In "Hunger Camp near Jaslo" Szymborska also refers to the silence around such events, but like Anna Akhmatova in "Requiem" she enjoins her poetic persona to "write it," to tell the world. She takes the reader away from conceiving the Holocaust as a phenomenon of unimaginable—and therefore abstract—proportions to confronting the individuality of each victim: "History counts its skeletons in round numbers./A thousand and one remains a thousand,/as though the one had never existed."

 

Similarly, in "Hitler's First Photograph"—a truly remarkable poem—Szymborska with disturbing irony presents a picture of Hitler as a lovable little baby ("Precious little angel, mommy's sunshine, honey bun.") who embodies all the hope and potentiality of any other infant. He represents and embodies his parents' joys and dreams, he might grow up to be just about anything, but there is no mention, no hint, of the diabolical monster he in fact became.
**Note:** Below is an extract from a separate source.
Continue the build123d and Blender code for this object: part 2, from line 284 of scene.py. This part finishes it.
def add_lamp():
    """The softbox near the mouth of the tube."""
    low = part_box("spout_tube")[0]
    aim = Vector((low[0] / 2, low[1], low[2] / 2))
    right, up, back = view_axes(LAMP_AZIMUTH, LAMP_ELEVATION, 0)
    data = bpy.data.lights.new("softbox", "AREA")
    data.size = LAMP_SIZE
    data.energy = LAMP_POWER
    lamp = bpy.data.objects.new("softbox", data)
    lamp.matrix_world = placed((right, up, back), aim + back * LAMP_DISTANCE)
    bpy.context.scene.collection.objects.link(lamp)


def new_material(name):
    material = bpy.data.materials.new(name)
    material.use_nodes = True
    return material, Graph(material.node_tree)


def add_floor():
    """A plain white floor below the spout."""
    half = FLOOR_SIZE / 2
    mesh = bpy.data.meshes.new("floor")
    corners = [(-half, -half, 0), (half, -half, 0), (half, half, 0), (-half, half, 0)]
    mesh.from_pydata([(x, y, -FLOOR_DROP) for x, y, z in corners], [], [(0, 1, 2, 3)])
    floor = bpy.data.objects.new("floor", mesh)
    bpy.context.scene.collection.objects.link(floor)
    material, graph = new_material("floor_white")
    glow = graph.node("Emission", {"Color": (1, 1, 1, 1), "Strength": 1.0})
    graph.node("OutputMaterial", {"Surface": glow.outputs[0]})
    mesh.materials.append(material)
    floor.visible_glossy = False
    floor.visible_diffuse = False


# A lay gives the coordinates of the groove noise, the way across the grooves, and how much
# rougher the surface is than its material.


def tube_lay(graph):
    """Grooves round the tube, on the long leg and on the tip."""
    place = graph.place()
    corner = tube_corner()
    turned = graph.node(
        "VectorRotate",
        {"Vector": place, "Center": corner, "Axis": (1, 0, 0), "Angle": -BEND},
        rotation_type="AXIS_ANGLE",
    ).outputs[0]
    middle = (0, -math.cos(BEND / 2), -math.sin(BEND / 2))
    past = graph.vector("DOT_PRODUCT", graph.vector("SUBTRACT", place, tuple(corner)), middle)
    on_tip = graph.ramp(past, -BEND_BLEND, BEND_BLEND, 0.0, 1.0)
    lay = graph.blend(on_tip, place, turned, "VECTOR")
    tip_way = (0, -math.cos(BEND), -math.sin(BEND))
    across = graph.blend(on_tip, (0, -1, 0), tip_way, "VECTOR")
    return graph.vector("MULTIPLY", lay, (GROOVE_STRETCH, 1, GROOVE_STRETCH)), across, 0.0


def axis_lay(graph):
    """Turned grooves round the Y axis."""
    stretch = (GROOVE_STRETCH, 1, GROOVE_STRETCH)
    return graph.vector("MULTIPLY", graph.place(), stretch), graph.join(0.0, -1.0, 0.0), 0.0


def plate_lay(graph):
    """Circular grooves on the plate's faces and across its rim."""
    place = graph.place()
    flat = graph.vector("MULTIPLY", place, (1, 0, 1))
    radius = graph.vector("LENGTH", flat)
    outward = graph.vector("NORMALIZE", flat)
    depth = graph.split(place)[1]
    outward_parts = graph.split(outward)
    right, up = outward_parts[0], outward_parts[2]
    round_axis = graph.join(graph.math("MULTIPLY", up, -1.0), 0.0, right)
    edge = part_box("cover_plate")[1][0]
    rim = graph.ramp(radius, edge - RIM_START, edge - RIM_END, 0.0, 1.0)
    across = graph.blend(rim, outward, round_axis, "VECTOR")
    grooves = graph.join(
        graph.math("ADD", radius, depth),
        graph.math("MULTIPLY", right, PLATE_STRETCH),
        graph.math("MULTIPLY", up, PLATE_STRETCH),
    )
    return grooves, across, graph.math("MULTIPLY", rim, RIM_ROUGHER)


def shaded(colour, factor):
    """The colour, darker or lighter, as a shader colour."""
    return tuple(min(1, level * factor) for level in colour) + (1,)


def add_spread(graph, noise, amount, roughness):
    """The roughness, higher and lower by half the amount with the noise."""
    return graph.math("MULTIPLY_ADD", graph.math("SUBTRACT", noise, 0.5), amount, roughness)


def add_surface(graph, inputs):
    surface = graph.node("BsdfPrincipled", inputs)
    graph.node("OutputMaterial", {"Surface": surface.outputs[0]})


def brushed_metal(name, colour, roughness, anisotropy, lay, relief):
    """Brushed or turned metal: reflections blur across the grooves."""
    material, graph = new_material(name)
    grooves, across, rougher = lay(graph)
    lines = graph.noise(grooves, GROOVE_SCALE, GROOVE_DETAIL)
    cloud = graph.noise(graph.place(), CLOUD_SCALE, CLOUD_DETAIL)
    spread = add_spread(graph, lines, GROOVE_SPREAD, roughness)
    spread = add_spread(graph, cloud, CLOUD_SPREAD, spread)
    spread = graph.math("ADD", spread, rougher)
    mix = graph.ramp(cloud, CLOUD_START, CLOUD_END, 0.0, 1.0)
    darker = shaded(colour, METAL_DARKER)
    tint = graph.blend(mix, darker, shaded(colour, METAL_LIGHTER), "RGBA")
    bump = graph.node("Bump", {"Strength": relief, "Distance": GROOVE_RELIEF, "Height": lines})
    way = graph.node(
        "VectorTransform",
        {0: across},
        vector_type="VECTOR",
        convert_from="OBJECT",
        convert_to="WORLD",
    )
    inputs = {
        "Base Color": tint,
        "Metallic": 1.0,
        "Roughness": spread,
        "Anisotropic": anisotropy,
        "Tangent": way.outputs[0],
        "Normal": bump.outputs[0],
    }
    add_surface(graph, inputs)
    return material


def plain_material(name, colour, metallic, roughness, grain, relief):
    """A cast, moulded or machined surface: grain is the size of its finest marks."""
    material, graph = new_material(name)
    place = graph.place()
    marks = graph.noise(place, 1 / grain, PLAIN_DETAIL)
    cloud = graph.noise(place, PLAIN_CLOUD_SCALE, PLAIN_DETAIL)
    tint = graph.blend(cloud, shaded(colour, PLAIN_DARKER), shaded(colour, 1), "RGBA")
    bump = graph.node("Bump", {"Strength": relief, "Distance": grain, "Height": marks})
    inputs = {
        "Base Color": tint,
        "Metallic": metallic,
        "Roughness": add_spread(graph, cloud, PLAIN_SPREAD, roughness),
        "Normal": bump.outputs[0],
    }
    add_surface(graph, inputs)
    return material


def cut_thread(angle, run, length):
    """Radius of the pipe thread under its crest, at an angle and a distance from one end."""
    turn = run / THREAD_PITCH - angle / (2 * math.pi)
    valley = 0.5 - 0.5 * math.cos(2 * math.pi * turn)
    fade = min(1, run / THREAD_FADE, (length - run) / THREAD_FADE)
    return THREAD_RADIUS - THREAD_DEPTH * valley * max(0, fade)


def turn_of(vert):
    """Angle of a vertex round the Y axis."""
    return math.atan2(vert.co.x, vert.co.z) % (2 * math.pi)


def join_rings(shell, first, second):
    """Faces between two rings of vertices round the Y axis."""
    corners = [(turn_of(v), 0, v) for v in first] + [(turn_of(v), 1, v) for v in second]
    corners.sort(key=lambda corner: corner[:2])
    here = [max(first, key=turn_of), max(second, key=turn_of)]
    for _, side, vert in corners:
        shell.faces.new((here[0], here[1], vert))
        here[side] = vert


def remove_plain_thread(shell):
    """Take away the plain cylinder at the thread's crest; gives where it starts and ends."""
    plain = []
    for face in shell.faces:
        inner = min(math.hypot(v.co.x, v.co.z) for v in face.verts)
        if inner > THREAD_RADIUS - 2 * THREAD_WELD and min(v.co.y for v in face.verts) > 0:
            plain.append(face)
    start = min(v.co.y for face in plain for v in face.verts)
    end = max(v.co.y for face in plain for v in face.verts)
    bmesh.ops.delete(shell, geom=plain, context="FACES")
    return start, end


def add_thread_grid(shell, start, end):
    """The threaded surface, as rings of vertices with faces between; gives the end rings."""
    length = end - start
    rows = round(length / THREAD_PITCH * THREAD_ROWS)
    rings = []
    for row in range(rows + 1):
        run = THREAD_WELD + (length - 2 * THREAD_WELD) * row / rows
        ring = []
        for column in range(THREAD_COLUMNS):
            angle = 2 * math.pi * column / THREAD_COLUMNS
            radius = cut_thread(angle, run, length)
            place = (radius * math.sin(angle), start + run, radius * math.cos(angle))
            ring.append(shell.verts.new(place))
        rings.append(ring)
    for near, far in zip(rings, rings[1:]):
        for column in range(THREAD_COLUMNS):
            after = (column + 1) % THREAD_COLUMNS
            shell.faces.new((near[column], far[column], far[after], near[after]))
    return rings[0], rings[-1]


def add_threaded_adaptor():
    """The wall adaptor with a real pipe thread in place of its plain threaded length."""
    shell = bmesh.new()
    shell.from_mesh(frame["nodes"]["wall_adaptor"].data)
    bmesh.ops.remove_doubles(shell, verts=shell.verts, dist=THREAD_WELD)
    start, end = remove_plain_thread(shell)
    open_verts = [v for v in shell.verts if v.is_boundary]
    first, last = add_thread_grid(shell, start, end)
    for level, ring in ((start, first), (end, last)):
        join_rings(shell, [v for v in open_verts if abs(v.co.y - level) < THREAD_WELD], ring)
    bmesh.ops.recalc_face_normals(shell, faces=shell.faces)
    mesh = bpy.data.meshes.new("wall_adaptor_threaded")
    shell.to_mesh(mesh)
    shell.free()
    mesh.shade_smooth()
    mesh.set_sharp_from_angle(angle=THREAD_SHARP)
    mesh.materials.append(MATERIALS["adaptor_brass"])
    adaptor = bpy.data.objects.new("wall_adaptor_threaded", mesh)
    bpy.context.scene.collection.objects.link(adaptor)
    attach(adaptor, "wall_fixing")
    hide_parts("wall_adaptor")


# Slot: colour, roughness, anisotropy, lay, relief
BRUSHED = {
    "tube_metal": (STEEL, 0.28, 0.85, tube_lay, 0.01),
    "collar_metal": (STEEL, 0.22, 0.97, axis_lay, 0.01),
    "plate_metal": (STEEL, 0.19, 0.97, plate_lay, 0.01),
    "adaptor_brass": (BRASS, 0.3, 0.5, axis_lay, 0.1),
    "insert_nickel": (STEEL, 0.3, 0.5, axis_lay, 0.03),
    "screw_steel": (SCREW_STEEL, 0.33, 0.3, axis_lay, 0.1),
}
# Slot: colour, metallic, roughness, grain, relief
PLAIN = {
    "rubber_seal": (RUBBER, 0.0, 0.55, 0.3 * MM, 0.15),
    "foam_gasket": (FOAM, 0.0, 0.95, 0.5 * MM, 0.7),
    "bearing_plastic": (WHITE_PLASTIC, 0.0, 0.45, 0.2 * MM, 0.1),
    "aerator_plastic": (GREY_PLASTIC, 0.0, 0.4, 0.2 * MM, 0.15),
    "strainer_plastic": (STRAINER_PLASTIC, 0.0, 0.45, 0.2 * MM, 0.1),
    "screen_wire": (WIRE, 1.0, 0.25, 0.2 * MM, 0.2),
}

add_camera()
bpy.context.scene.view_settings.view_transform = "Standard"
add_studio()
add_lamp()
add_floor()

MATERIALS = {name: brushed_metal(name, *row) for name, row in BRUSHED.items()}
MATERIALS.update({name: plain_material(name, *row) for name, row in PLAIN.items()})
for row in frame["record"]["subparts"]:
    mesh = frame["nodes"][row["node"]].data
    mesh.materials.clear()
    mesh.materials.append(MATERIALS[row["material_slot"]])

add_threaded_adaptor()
He is identical with all of us and all of our children at that age—indistinguishable: "Looks just like his folks, like a kitten in a basket,/like the tots in every other family album." The reader is left with the realization that everyone is obliged to try to understand and to be engaged, unlike the history teacher at the end of the poem who cannot hear what is going on around him and simply "loosens his collar/and yawns over homework."

 

These poems, while not occupying a large space within Szymborska's work, are closely connected with other works that, in combination, develop an expansive and profound expression of the worth and importance of every human being and every human existence. Szymborska explores aspects of the Holocaust in the same way as she approaches the minutiae of daily life, probing common details with phenomenological thoroughness to force us to reintegrate our experience of them with greatly increased and intensified awareness of their complexity, richness, and power.